Throughout our conversation, the urge to avoid categorisation is a recurring theme. “I met grime when I was 18 or 19. What made me look at the mic is nothing to do with grime. What made me sit in my house and come up with lyrics, go radio, it’s nothing to do with it.” He’s very open when discussing his past, it just seems that the hyper-fixation of a certain era has left him at times exasperated. “I’m just trying to be human and not a robot,” he says. “If you could go back to your grime robot at home, and then push the button and everything is like back in the day, some people would just be happy with that.”
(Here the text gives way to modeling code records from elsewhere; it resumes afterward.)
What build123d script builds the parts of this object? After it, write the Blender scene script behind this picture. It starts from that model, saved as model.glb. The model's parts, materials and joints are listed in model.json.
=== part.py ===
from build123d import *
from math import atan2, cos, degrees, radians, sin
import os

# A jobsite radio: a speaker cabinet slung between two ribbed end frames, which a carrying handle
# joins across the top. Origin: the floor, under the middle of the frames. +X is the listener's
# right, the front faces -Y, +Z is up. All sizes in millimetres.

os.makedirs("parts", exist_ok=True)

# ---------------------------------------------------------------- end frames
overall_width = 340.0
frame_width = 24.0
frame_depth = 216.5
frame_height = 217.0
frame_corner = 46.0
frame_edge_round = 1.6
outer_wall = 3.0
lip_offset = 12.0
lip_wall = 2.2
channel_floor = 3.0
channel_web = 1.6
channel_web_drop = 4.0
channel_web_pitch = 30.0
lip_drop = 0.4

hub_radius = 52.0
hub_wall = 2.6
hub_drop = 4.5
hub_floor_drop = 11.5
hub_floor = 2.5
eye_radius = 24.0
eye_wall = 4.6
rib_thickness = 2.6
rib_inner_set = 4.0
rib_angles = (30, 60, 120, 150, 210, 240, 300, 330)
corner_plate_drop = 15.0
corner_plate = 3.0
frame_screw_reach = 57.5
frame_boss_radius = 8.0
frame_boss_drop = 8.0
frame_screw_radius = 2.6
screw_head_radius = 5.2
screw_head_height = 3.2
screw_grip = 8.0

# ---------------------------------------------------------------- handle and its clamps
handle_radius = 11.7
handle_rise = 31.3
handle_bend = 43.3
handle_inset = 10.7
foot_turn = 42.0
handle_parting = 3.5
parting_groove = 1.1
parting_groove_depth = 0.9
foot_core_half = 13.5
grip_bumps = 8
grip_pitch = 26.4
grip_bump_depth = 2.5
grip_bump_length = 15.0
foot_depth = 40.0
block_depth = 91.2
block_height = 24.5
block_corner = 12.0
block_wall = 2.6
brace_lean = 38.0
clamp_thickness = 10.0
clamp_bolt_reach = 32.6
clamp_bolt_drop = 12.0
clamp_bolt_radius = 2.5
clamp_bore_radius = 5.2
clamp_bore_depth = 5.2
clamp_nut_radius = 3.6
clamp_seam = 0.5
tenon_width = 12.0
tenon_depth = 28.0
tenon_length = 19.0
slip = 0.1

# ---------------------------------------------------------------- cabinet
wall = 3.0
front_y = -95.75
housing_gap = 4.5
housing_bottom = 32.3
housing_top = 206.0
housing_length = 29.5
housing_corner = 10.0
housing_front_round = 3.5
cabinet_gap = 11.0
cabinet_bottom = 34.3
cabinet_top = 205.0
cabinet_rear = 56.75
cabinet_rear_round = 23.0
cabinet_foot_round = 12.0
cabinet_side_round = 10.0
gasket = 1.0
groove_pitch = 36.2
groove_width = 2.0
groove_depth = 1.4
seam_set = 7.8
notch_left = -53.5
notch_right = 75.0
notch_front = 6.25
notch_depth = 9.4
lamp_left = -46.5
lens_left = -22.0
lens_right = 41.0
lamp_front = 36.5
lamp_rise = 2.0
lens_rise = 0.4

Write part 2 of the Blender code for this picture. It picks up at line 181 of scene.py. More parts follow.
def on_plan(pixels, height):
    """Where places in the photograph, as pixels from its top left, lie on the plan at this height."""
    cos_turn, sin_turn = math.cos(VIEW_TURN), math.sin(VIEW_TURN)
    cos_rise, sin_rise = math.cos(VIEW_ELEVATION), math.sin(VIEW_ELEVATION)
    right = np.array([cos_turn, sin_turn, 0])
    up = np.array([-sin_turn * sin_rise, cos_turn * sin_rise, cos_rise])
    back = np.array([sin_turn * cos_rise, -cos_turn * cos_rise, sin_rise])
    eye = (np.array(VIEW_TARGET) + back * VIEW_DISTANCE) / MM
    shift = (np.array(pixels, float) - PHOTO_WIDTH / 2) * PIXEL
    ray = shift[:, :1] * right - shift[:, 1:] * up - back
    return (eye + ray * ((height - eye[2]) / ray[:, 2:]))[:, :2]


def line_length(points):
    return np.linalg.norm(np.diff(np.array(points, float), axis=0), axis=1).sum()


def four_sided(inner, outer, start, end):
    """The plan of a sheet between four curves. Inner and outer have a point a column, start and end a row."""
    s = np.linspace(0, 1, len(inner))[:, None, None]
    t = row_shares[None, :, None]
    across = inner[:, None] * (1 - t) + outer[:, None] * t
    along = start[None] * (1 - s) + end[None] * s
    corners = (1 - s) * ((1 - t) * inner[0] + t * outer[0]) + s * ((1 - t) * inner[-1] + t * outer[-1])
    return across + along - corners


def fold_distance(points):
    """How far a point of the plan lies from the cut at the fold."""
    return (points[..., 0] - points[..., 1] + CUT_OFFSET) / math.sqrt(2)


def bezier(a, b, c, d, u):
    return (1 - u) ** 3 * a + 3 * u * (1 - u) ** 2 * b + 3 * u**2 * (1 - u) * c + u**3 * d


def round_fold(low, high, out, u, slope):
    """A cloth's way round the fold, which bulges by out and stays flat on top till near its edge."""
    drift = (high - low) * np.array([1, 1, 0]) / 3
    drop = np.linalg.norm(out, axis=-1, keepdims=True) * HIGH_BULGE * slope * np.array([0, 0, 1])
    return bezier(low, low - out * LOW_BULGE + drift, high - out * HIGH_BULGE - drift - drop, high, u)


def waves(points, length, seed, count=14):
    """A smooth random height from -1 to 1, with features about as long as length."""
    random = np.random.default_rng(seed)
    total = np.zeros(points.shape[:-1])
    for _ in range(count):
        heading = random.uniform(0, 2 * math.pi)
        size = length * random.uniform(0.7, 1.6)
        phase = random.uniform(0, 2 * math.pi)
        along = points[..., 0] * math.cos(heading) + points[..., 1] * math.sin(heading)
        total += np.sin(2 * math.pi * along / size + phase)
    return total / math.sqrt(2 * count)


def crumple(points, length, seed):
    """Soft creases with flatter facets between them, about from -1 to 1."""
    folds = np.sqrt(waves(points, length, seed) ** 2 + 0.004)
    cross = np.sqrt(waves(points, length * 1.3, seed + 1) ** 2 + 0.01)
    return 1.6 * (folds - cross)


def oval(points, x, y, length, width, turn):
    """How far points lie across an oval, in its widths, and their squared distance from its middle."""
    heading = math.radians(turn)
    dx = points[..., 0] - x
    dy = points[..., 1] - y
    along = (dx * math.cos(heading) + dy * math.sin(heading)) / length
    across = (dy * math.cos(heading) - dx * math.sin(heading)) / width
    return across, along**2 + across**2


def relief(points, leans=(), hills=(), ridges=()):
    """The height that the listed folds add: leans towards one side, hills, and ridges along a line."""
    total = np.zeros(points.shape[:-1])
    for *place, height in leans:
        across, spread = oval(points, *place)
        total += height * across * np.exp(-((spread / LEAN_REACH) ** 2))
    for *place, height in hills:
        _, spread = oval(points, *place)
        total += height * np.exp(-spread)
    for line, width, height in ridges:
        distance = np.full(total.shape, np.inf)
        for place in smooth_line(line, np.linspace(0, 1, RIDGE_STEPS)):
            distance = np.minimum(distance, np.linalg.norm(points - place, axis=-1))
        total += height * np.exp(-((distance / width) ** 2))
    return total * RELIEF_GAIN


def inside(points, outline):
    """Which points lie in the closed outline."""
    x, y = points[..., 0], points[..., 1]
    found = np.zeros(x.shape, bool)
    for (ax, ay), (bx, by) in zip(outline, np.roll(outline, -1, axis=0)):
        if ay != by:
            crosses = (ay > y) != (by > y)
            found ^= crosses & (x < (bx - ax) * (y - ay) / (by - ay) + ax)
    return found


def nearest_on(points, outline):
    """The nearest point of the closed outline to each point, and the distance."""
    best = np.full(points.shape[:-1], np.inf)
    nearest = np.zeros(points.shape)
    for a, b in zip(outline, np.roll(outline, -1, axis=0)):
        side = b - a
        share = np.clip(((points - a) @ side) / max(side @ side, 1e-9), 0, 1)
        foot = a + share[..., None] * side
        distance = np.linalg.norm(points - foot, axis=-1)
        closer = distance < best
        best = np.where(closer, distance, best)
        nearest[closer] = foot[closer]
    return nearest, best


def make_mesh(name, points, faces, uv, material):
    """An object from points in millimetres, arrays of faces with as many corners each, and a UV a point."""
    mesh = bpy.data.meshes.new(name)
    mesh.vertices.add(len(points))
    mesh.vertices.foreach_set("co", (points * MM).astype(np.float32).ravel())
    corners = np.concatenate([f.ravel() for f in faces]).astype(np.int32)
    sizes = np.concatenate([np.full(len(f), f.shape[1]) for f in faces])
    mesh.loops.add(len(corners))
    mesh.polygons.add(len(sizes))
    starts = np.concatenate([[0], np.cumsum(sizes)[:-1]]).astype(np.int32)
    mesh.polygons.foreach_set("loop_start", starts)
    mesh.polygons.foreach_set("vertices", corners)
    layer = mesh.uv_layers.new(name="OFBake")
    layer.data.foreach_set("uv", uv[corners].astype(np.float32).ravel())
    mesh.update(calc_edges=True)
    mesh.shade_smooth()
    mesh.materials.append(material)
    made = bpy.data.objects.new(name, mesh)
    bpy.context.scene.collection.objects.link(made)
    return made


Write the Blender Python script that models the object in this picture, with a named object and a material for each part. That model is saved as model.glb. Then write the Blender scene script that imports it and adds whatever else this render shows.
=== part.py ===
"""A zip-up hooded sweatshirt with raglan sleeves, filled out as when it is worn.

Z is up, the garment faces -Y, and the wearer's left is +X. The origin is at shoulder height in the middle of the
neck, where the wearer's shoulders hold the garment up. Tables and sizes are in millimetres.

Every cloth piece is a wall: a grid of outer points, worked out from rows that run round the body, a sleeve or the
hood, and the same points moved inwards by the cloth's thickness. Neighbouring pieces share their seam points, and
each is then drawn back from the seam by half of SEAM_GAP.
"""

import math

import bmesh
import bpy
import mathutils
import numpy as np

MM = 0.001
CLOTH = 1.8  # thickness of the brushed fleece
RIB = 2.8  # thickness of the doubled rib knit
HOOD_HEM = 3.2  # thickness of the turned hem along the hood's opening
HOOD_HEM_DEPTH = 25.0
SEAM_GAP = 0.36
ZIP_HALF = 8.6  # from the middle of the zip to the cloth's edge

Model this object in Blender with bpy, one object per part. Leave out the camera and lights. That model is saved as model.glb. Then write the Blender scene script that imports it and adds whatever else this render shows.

It’s important to point out this isn’t said with a sense of defeatism, more a sense of forward momentum. In some ways he sees himself as the same kid in the bedroom: “As little kids, give us the mic, any beat, and we’d have gone crazy,” he explains. “I’m big enough to attack what I want. Don’t cater for me [musically]… I’ve learned that you’ve got to keep it moving.” As we finish up, he extends these thoughts to the new generation: “Where the youth are today: drill music, Unknown T – they grew from what we’ve done. But they’re also artists [in their own right].”

It’s true that this is all best viewed as an ongoing musical development, best left to morph at its own pace, and into whichever directions the artists see fit. D Double E is proof that with persistence and artistic conviction, there’s a good life to be found in it.